#### DESCRIPTION OF THE TASK:
Give back, exactly as written, the lines from the beginning of the listing through the one that contains "# Bottle caps".

#### DATA SECTION:

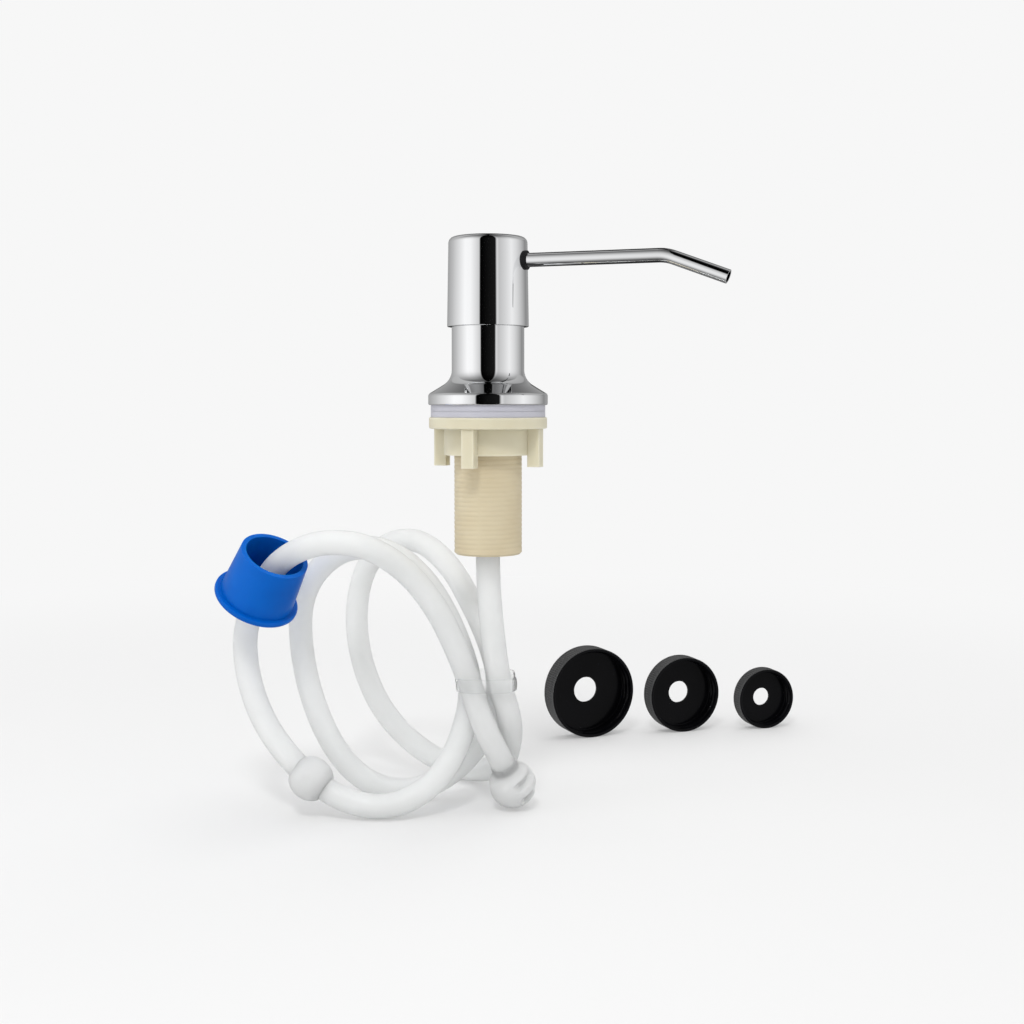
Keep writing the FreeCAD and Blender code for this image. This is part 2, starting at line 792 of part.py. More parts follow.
def make_foot_valve_seat():
    body = part_body("foot_valve_seat")
    ring(body, "valve_seat_bore", "valve_chamber", "valve_seat_height")
    end, direction = valve_axis()
    place(body, end + direction * (value("valve_seat_start") - value("valve_neck_depth")), direction)


def make_foot_valve_ball():
    ball = doc.addObject("Part::Sphere", "foot_valve_ball")
    ball.Label = "foot_valve_ball"
    bind(ball, "Radius", "valve_ball_radius")
    end, direction = valve_axis()
    place(ball, end + direction * (value("valve_ball_along") - value("valve_neck_depth")), direction)
    nodes.append(ball)


def make_bottle_stopper():
    """A tapered cup with a flange round its closed end, and a hole there for the tube."""
    body = part_body("bottle_stopper")
    turned(body, [
        ("stopper_hole", "0"), ("stopper_flange_radius", "0"),
        ("stopper_flange_radius", "stopper_flange_height"), ("stopper_foot_radius", "stopper_flange_height"),
        ("stopper_rim_radius", "stopper_height"), ("stopper_rim_radius - stopper_wall", "stopper_height"),
        ("stopper_foot_radius - stopper_wall", "stopper_floor"), ("stopper_hole", "stopper_floor"),
    ])
    rounded(body, [("stopper_flange_radius", "0"), ("stopper_flange_radius", "stopper_flange_height")],
            "stopper_round")
    start, direction = route_run(STOPPER_RUN, value("stopper_along"))
    place(body, start - direction * (value("stopper_floor") / 2), direction)


# Bottle caps


def make_bottle_cap(size):
    """A screw cap with a hole, which stands on its rim with its open side towards the front."""
    body = part_body(size + "_bottle_cap")
    radius = size + "_cap_radius"
    height = size + "_cap_height"
    hole = size + "_cap_hole"
    turned(body, [
        (hole, "0"), (radius, "0"), (radius, height), (radius + " - cap_wall", height),
        (radius + " - cap_wall", "cap_base"), (hole, "cap_base"),
    ])
    rounded(body, [(radius, "0")], "cap_round")
    turn = math.radians(value(size + "_cap_turn"))
    stand = V(value(size + "_cap_along"), value(size + "_cap_away"), value("floor_level") + value(radius))
    facing = coil_place().multVec(V(math.sin(turn), -math.cos(turn), 0))
    place(body, coil_place().multVec(stand) - facing * (value(height) / 2), facing)


def build():
    make_collar()
    make_shank()
    make_deck_gasket()
    make_nut_washer()
    make_lock_nut()
    make_cylinder_gasket()
    make_pump_cylinder()
    make_cylinder_closure()
    make_stem_guide()
    make_stem()
    make_piston()
    make_piston_seal()
    make_pump_spring()
    make_ball("suction_ball", "suction_ball_radius", "suction_ball_height")
    make_ball("outlet_ball", "outlet_ball_radius", "outlet_ball_height")
    make_press_button()
    make_head_core()
    make_spout()
    make_spout_seal()
    make_supply_tube()
    make_tube_band()
    make_tube_joiner()
    make_foot_valve_body()
    make_foot_valve_strainer()
    make_foot_valve_seat()
    make_foot_valve_ball()
    make_bottle_stopper()
    for size in CAP_SIZES:
        make_bottle_cap(size)
    doc.recompute()


def check_and_write():
    """Stops if anything failed, and then writes one file for each node."""
    for thing in doc.Objects:
        if "Invalid" in thing.State or "Error" in thing.State:
            raise ValueError("%s failed" % thing.Name)
    for node in nodes:
        if node.Shape.isNull() or not node.Shape.isValid():
            raise ValueError("%s has no valid shape" % node.Label)
    os.makedirs("parts", exist_ok=True)
    for node in nodes:
        node.Shape.exportStep("parts/%s.step" % node.Label)
        print("%-22s %9.1f mm3, %d solid" % (node.Label, node.Shape.Volume, len(node.Shape.Solids)))


build()
check_and_write()
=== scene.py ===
import json
import math

import bmesh
import bpy
from mathutils import Matrix, Vector, noise


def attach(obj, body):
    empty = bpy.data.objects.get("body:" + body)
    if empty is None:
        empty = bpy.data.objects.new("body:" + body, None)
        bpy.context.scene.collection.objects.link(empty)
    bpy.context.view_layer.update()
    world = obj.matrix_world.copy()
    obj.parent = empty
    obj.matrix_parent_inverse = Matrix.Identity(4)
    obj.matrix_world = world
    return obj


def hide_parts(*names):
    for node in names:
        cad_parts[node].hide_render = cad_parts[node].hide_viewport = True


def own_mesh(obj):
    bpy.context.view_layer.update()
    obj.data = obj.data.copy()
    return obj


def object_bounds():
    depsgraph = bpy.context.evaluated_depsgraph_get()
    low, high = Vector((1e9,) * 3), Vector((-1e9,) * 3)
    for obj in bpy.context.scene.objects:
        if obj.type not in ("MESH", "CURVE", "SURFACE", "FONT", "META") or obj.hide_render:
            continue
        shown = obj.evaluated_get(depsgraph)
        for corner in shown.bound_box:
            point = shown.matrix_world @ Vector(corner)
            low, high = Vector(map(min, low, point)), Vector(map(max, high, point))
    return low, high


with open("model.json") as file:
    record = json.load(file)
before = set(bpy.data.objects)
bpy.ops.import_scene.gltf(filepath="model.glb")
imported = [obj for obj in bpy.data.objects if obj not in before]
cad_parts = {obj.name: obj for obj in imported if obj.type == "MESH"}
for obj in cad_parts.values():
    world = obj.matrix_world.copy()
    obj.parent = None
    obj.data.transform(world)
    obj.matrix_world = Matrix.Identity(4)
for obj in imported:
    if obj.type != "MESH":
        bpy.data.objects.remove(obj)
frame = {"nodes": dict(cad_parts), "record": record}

# Deck-mounted soap pump with its extension tube, stopper, foot valve and three bottle caps.
# Metres. The pump's axis is Z, the spout points along +X, and the deck's top is at Z = 0.
# The coil, the caps and the camera are set out in coil axes: along, away and up. Those are
# the row's axes turned by COIL_TURN about Z, so that the camera looks along "away".

CAD_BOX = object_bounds()
NODES = frame["nodes"]
FLOOR = CAD_BOX[0].z
MOUNTS = {mount["name"]: mount for mount in frame["record"]["mounts"]}
COIL_TURN = math.radians(20)
MM = 0.001
NEAR = 1e-7              # lengths this close count as the same


def coil(along, away, up):
    """A point given in coil axes, in the row's frame."""
    turned = Matrix.Rotation(COIL_TURN, 3, "Z") @ Vector((along, away, 0.0))
    return Vector((turned.x, turned.y, up))


# Camera

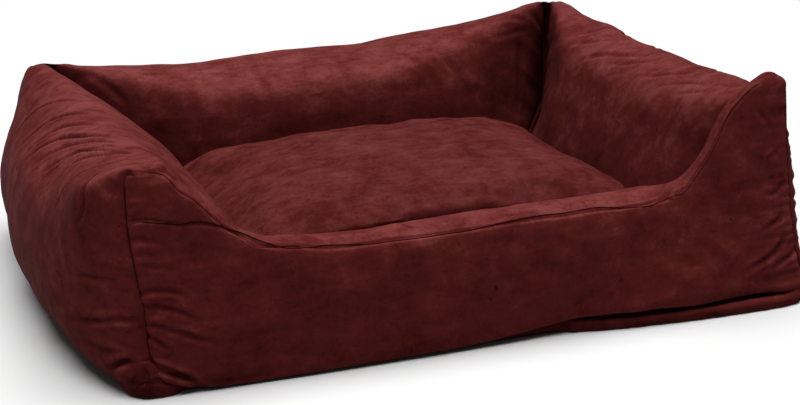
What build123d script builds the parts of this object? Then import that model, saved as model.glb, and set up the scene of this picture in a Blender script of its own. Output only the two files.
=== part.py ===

#### RESULT:
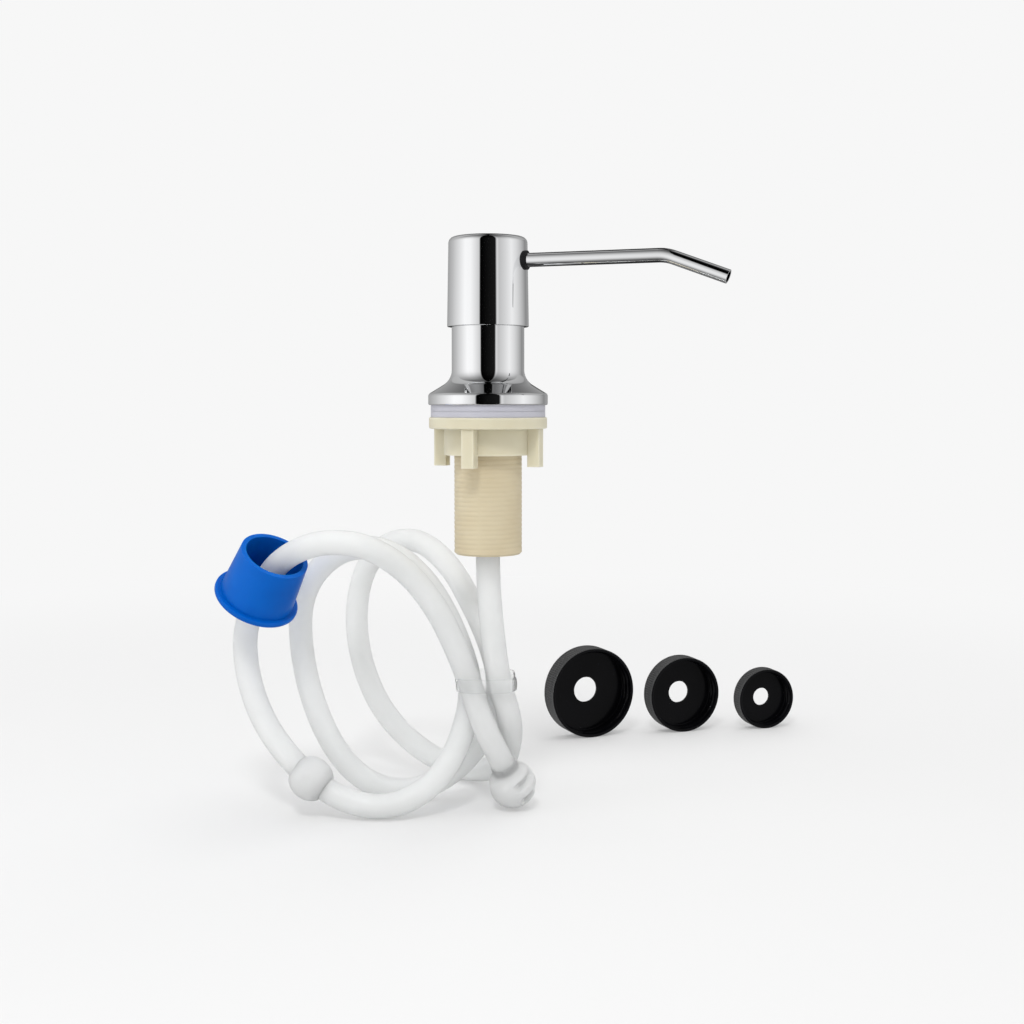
Keep writing the FreeCAD and Blender code for this image. This is part 2, starting at line 792 of part.py. More parts follow.
def make_foot_valve_seat():
    body = part_body("foot_valve_seat")
    ring(body, "valve_seat_bore", "valve_chamber", "valve_seat_height")
    end, direction = valve_axis()
    place(body, end + direction * (value("valve_seat_start") - value("valve_neck_depth")), direction)


def make_foot_valve_ball():
    ball = doc.addObject("Part::Sphere", "foot_valve_ball")
    ball.Label = "foot_valve_ball"
    bind(ball, "Radius", "valve_ball_radius")
    end, direction = valve_axis()
    place(ball, end + direction * (value("valve_ball_along") - value("valve_neck_depth")), direction)
    nodes.append(ball)


def make_bottle_stopper():
    """A tapered cup with a flange round its closed end, and a hole there for the tube."""
    body = part_body("bottle_stopper")
    turned(body, [
        ("stopper_hole", "0"), ("stopper_flange_radius", "0"),
        ("stopper_flange_radius", "stopper_flange_height"), ("stopper_foot_radius", "stopper_flange_height"),
        ("stopper_rim_radius", "stopper_height"), ("stopper_rim_radius - stopper_wall", "stopper_height"),
        ("stopper_foot_radius - stopper_wall", "stopper_floor"), ("stopper_hole", "stopper_floor"),
    ])
    rounded(body, [("stopper_flange_radius", "0"), ("stopper_flange_radius", "stopper_flange_height")],
            "stopper_round")
    start, direction = route_run(STOPPER_RUN, value("stopper_along"))
    place(body, start - direction * (value("stopper_floor") / 2), direction)


# Bottle caps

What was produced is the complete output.